There can be no conversation about Palestine without mention of the late Palestinian poet Mahmoud Darwish.
Saudi artist Taghreed Al-Bagshi (@tagreedbagshi) created a piece of art to express his solidarity and captioned it with lines from Darwish’s poetry: “We have on this earth what makes life worth living, on this earth stands the mistress of the earth, mother of beginnings, mother of endings, known as Palestine, and became Palestine.”
Al-Bagshi said the work was driven by the overwhelming emotions she experienced while watching the news and her heartfelt wishes for peace and love to Palestinian children.
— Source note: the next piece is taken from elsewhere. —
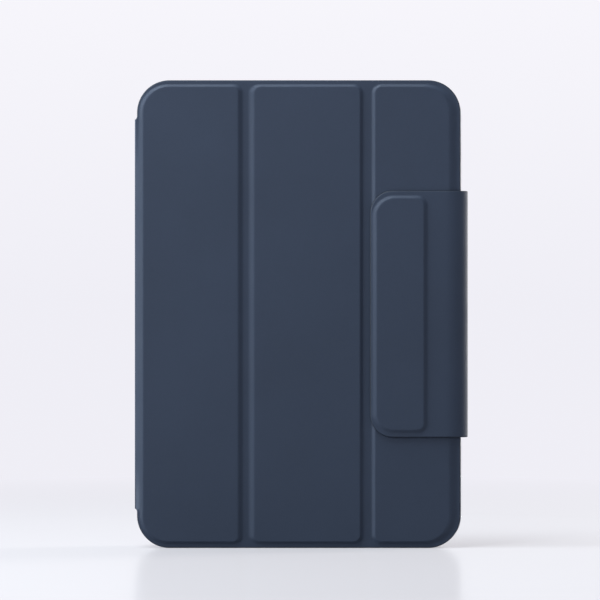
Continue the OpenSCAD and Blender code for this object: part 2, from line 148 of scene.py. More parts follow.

“I am a peace advocate myself,” Al-Bagshi told Arab News. “Seeing children and families living under threat of losing their homes, hope, lives and their moments of peace at any given second gives me great distress. Ordinary children do not understand what sadness as a word means, but Palestinian children have experienced it at a very young age and are growing up with it. I painted life in the mother, peace in the white pigeons, hope in the open sky, and the call for the stolen childhood to be returned back in children’s eyes.”
Darwish also inspired the artwork of Fatimah Al-Nemer (@artistfatimahalnemer). She drew on his poem “Put it on record – I am an Arab” to reflect the resilience and pride of the Arab and the Palestinian living under occupation.
“I tried to convey my voice as an Arab artist who believes that this is a just cause and is aware of its existence,” she told Arab News. “As artists we support Palestinians with our colors and paintings. I believe that an artist without a purpose and a call is not a true artist. Art is an honest practice above all. It has to be honest to speak to the inner hearts of others.”